The exceptional case hereinbefore referred to, in which an attachment was upheld in a case of this sort, is that of Morton v. Pearman, 28 Ga. 323. But that case is not pertinent here, because the statute under which the attachment was made authorized suits of attachment "in all cases of money demands, whether arising ex contractu or ex delicto."

Similar latitude was given by the statutes of Minnesota in force in 1860. Davidson v. Owens, 5 Minn. 69. But under our statute we are very clearly of the opinion that in order to warrant an attachment the cause of action must be based upon a contract where the damages, although they may be unliquidated, are yet susceptible of estimation and determination by a jury under the ordinary and well-understood commercial and business rules which apply to contracts proper.

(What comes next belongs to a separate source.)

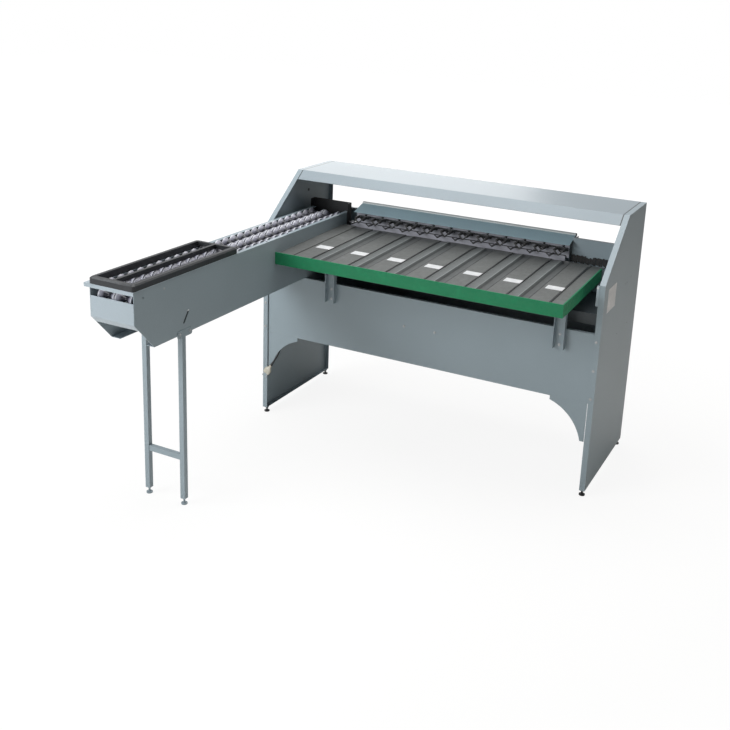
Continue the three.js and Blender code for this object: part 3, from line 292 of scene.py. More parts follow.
paint = painted("paint_grey_blue", GREY_BLUE)
paint_pale = painted("paint_pale", PALE_BLUE)
# The canopy's ends carry a painted shadow of the gap beside the side panels
canopy_paint = painted("paint_canopy", (0.31, 0.37, 0.41), 0.36, CANOPY_HALF - SEAM_WIDTH)
cover_paint = painted("paint_cover", (0.47, 0.64, 0.71))
# The bead's pale colour is a painted highlight on the cover's rolled edge
bead_highlight_paint = painted("paint_bead_highlight", (0.72, 0.75, 0.74), 0.3)
paint_dark = painted("paint_dark", (0.075, 0.09, 0.10), 0.45)
paint_black = painted("paint_black", (0.014, 0.015, 0.017), 0.45)
sheet_steel = brushed("table_steel", (0.165, 0.172, 0.168), 0.56, "y", 0.2)
ridge_steel = ridge_with_painted_highlight("divider_steel", (0.10, 0.106, 0.106), (0.34, 0.37, 0.37))
plate_grey = brushed("scale_plate_steel", (0.50, 0.50, 0.56), 0.5, "x", 0.1)
bright_steel = brushed("bright_steel", (0.55, 0.56, 0.57), 0.3, "x")
zinc = zinc_plated("zinc")
green = plastic("green_strip", (0.002, 0.205, 0.082), 0.55, 900)
black_plastic = plastic("black_moulding", CHARCOAL, 0.42, 900, 0.15)
black_wire = plastic("black_coated_wire", (0.02, 0.02, 0.022), 0.35, 1500, 0.3)
# Waist, cone and rim colours: the near-black waist is painted shade, the pale rim a painted highlight
nylon = roller_nylon("grey_nylon", (0.012, 0.013, 0.022), (0.34, 0.34, 0.41), (0.80, 0.80, 0.86))
rubber = rubbery("rubber")
cord_rubber = rubbery("cord_sheath", (0.02, 0.02, 0.021))
beige = plastic("beige_plug", (0.62, 0.58, 0.48), 0.4, 1100, 0.15)
label_white = plastic("label_white", (0.80, 0.81, 0.82), 0.5, 2000)
motor_paint = painted("motor_paint", (0.05, 0.09, 0.14), 0.42)
sleeve_rubber = rubbery("plug_sleeve_rubber", (0.03, 0.032, 0.034))

# Mesh helpers: the counts are the corners of large, medium and small round forms
LARGE_ROUND, MEDIUM_ROUND, SMALL_ROUND = 24, 20, 16
WELD_DISTANCE = 1e-7
EASED_EDGE = 0.001


def new_object(name, vertices, faces, material, body="frame", sharp=30.0):
    """Mesh object in place on a body, smooth but for edges over the sharp angle."""
    mesh = bpy.data.meshes.new(name)
    mesh.from_pydata([tuple(v) for v in vertices], [], faces)
    mesh.validate()
    built = bmesh.new()
    built.from_mesh(mesh)
    bmesh.ops.remove_doubles(built, verts=built.verts, dist=WELD_DISTANCE)
    bmesh.ops.recalc_face_normals(built, faces=built.faces)
    for face in built.faces:
        face.smooth = True
    for edge in built.edges:
        if len(edge.link_faces) == 2:
            edge.smooth = edge.calc_face_angle(0) < math.radians(sharp)
    built.to_mesh(mesh)
    built.free()
    mesh.materials.append(material)
    made = bpy.data.objects.new(name, mesh)
    bpy.context.scene.collection.objects.link(made)
    if body:
        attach(made, body)
    return made


def tube_faces(rings, segments):
    """Faces between rings of points, with a cap on both ends."""
    faces = []
    for i in range(rings - 1):
        for k in range(segments):
            a = i * segments + k
            b = i * segments + (k + 1) % segments
            faces.append((a, b, b + segments, a + segments))
    last = (rings - 1) * segments
    faces += [tuple(range(segments)), tuple(reversed(range(last, last + segments)))]
    return faces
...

In refusing to grant the motion to dissolve the attachment in question, the justice before whom it was made was probably influenced by some remarks of this court in Drury v. Merrill,supra, in which a breach of promise of marriage *29 was involved in one count and a breach of contract growing out of a promissory note was involved in another count. In that case, therefore, it was not necessary to decide whether an attachment would lie in an action for breach of promise of marriage solely; and hence what was said or intimated in that regard was meredictum. The writer of the opinion in the present case, however, is free to admit that when writing the opinion in that case he was under the impression that an attachment would lie in a case of this sort, on the ground that it was an action ex contractu. But more careful study has fully convinced him to the contrary.

The defendant's exceptions are sustained, and the case is remitted to the Common Pleas Division with direction to quash said writ of mesne process and dissolve the attachment made thereon.